Required task: Copy the first line of the material below and every later line through the line containing "return in_pump(extrude(panel_plane() *", without any other output.

Supplied material:
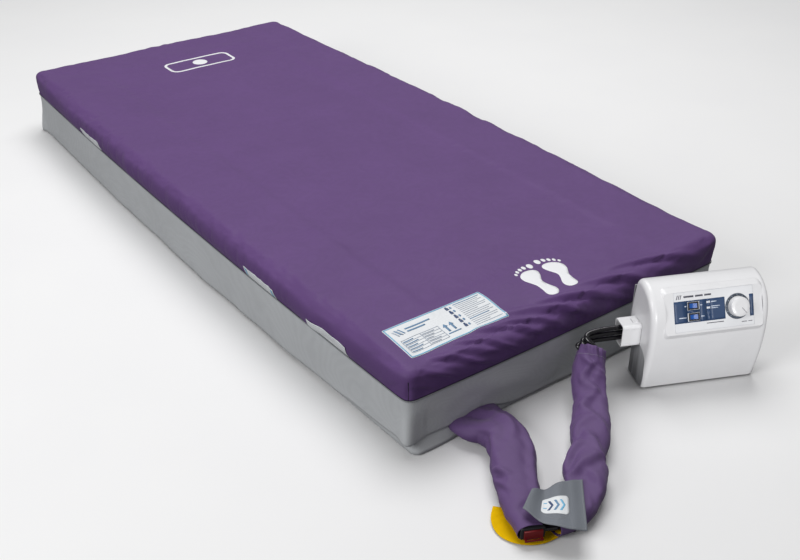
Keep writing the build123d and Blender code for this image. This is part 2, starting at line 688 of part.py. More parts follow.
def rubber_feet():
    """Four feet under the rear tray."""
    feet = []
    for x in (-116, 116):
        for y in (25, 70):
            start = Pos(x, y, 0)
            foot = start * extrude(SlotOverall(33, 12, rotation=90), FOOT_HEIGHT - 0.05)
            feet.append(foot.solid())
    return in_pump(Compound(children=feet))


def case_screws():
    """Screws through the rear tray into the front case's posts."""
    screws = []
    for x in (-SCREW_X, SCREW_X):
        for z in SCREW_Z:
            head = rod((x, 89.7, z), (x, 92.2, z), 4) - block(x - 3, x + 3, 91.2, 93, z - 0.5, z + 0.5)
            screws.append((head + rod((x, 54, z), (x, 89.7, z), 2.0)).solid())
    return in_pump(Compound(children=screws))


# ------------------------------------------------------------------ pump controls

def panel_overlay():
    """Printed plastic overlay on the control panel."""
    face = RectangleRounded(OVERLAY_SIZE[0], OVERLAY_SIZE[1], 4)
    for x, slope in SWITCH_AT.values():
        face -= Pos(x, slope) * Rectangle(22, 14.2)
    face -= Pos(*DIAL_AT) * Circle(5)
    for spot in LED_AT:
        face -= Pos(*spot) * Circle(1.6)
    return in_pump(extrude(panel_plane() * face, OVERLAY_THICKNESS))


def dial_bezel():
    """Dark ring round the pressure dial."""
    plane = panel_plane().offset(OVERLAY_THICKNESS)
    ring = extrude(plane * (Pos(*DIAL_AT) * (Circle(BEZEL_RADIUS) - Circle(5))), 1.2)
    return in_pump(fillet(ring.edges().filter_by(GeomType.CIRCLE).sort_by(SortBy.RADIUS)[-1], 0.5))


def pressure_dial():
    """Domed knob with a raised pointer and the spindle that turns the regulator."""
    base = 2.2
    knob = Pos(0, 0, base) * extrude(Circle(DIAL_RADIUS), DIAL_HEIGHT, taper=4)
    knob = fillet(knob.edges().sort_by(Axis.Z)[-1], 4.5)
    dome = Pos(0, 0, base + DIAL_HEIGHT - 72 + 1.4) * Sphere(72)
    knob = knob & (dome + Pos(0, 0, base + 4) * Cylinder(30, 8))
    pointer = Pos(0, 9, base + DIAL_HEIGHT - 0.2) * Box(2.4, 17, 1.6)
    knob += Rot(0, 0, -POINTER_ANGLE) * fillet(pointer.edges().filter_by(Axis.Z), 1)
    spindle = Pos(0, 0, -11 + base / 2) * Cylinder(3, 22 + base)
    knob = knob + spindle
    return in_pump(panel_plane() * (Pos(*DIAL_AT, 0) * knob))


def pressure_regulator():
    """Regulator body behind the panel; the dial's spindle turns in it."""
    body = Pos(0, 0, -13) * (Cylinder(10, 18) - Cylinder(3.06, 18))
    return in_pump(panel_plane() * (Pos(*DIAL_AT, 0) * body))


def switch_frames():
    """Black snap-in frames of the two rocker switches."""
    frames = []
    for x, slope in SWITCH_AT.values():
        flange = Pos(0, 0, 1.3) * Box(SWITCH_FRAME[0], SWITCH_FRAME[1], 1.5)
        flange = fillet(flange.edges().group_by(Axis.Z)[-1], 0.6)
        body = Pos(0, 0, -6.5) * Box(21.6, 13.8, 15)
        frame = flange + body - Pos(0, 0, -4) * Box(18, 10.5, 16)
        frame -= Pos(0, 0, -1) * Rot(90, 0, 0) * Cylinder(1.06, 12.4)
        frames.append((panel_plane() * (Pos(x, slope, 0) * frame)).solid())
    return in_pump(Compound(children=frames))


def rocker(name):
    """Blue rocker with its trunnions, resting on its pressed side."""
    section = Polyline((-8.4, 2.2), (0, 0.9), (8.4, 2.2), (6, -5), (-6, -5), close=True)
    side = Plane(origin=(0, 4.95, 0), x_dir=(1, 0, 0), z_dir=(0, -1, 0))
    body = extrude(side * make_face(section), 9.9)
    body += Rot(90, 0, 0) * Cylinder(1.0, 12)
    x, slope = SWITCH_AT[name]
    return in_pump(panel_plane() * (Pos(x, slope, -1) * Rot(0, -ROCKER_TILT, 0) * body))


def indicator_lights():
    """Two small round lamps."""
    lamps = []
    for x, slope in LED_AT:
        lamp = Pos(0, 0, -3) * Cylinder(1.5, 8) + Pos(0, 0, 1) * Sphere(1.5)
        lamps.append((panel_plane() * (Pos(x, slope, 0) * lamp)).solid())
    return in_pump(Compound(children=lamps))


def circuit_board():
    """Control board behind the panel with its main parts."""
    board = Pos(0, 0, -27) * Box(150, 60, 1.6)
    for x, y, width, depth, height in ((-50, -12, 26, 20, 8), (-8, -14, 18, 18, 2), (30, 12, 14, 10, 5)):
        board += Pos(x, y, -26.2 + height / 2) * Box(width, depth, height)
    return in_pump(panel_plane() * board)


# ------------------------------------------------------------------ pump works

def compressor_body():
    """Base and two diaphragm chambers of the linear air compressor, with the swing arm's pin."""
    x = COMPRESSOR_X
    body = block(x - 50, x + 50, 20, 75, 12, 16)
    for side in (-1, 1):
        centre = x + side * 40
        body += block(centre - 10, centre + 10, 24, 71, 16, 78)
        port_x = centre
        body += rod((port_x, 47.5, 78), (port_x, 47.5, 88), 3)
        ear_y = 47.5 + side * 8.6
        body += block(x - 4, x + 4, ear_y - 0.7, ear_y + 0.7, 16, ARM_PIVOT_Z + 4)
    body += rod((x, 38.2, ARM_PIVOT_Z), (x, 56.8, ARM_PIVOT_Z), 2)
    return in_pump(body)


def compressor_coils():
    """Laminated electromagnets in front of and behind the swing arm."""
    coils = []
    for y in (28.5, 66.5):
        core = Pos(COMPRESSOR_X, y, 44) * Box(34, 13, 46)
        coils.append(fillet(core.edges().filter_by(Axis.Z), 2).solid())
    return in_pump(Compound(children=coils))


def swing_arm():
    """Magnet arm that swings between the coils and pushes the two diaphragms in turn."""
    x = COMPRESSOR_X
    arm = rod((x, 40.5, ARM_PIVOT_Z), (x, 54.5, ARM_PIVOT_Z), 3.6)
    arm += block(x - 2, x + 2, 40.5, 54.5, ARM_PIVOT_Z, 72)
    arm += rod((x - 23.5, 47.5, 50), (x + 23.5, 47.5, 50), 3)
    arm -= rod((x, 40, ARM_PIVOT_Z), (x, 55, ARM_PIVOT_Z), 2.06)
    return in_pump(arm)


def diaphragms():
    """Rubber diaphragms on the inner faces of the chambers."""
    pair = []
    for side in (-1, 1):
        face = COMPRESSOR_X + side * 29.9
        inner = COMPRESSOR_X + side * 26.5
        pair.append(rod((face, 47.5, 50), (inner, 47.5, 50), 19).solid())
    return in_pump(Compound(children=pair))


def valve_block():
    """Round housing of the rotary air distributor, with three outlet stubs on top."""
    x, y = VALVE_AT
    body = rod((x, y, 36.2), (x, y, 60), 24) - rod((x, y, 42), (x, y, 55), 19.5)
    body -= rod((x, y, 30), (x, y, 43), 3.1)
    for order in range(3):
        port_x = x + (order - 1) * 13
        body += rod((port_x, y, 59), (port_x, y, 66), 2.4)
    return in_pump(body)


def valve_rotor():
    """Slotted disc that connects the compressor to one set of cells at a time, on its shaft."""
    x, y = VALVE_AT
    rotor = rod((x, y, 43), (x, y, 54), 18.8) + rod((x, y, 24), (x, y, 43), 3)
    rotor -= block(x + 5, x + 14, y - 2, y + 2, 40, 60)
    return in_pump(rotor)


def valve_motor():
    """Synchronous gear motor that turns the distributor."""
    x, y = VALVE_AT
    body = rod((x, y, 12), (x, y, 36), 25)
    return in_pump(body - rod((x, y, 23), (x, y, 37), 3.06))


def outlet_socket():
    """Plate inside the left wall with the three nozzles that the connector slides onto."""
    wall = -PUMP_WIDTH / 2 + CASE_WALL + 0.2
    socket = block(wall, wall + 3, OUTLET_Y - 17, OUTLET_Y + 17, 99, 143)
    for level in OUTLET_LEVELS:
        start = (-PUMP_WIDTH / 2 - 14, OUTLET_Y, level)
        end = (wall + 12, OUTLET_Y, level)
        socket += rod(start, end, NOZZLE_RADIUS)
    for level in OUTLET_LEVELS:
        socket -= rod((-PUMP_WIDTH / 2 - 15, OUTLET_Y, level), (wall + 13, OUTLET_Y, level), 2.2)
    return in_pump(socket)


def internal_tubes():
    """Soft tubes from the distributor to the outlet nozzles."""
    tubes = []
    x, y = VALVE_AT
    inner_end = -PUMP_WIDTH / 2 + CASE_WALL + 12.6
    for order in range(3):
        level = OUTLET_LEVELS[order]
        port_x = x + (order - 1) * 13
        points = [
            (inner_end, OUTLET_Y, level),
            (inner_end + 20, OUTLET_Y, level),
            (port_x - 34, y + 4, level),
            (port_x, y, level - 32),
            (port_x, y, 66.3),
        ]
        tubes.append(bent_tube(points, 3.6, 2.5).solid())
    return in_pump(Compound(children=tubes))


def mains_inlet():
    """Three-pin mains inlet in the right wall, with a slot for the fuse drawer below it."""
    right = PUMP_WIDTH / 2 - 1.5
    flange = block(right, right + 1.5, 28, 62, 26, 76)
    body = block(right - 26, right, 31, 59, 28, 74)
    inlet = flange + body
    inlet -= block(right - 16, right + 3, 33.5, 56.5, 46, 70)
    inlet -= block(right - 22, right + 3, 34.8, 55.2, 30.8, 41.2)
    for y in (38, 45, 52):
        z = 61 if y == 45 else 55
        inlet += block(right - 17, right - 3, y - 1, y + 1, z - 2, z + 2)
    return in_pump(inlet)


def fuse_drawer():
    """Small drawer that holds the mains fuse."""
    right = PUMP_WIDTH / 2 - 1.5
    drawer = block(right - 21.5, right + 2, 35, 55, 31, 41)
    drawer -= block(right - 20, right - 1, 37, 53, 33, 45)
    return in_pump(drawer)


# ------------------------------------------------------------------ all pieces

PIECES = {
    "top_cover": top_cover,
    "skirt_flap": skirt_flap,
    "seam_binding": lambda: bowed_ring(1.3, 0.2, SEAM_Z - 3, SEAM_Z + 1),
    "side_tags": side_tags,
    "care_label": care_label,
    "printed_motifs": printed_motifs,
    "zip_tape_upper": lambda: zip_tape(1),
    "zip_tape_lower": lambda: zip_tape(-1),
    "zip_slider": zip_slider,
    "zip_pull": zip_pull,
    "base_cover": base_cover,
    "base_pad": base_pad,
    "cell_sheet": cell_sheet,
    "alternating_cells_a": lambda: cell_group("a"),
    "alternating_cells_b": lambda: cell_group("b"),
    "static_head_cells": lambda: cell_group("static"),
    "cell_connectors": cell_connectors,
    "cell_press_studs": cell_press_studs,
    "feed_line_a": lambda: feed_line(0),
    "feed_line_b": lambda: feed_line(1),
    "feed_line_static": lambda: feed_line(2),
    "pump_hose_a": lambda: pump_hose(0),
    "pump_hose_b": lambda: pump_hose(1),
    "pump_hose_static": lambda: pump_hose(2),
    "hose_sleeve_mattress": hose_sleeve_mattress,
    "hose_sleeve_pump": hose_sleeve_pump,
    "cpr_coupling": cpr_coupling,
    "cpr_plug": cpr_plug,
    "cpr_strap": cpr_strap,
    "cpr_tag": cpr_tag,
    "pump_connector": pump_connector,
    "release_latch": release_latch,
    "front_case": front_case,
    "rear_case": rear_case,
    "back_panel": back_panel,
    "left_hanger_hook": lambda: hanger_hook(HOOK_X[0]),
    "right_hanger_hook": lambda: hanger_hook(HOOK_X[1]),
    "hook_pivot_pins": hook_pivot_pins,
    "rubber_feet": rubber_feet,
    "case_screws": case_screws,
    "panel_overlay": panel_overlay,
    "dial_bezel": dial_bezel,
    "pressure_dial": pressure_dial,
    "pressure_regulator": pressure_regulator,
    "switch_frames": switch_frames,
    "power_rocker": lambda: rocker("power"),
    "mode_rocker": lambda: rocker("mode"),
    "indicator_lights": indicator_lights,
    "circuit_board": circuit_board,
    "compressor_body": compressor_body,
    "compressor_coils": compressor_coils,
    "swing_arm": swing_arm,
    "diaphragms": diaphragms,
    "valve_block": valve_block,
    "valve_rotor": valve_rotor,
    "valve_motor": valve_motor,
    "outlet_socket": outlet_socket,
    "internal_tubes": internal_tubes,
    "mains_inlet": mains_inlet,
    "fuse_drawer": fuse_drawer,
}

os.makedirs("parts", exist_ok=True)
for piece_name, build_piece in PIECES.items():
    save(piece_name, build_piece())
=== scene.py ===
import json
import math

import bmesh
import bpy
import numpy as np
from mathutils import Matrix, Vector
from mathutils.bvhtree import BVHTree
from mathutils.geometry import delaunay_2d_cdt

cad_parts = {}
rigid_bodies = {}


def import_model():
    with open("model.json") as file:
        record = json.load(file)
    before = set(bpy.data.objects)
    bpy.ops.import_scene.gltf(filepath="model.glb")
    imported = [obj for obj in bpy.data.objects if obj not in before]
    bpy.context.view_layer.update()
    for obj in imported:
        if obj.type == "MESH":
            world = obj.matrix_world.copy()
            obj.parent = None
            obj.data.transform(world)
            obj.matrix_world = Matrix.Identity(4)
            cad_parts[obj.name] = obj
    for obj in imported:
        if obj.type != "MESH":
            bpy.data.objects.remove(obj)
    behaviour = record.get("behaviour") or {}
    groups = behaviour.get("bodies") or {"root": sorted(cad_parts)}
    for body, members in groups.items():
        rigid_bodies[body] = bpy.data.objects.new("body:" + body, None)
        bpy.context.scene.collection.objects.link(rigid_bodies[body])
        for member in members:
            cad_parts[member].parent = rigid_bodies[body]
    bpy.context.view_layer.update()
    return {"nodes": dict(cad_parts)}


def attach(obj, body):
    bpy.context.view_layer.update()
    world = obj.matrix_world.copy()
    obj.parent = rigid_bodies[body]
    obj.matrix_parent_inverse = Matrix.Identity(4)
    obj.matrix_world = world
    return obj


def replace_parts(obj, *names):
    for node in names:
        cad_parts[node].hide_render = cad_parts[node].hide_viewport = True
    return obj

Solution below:
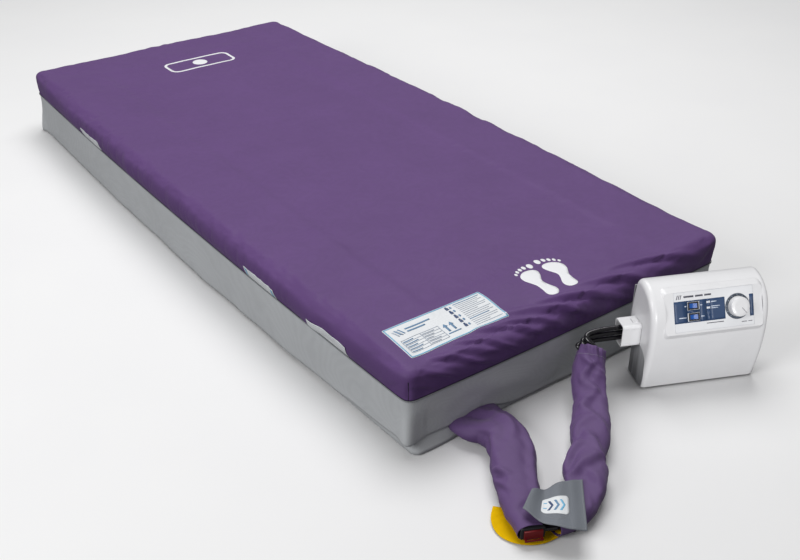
Keep writing the build123d and Blender code for this image. This is part 2, starting at line 688 of part.py. More parts follow.
def rubber_feet():
    """Four feet under the rear tray."""
    feet = []
    for x in (-116, 116):
        for y in (25, 70):
            start = Pos(x, y, 0)
            foot = start * extrude(SlotOverall(33, 12, rotation=90), FOOT_HEIGHT - 0.05)
            feet.append(foot.solid())
    return in_pump(Compound(children=feet))


def case_screws():
    """Screws through the rear tray into the front case's posts."""
    screws = []
    for x in (-SCREW_X, SCREW_X):
        for z in SCREW_Z:
            head = rod((x, 89.7, z), (x, 92.2, z), 4) - block(x - 3, x + 3, 91.2, 93, z - 0.5, z + 0.5)
            screws.append((head + rod((x, 54, z), (x, 89.7, z), 2.0)).solid())
    return in_pump(Compound(children=screws))


# ------------------------------------------------------------------ pump controls

def panel_overlay():
    """Printed plastic overlay on the control panel."""
    face = RectangleRounded(OVERLAY_SIZE[0], OVERLAY_SIZE[1], 4)
    for x, slope in SWITCH_AT.values():
        face -= Pos(x, slope) * Rectangle(22, 14.2)
    face -= Pos(*DIAL_AT) * Circle(5)
    for spot in LED_AT:
        face -= Pos(*spot) * Circle(1.6)
    return in_pump(extrude(panel_plane() * face, OVERLAY_THICKNESS))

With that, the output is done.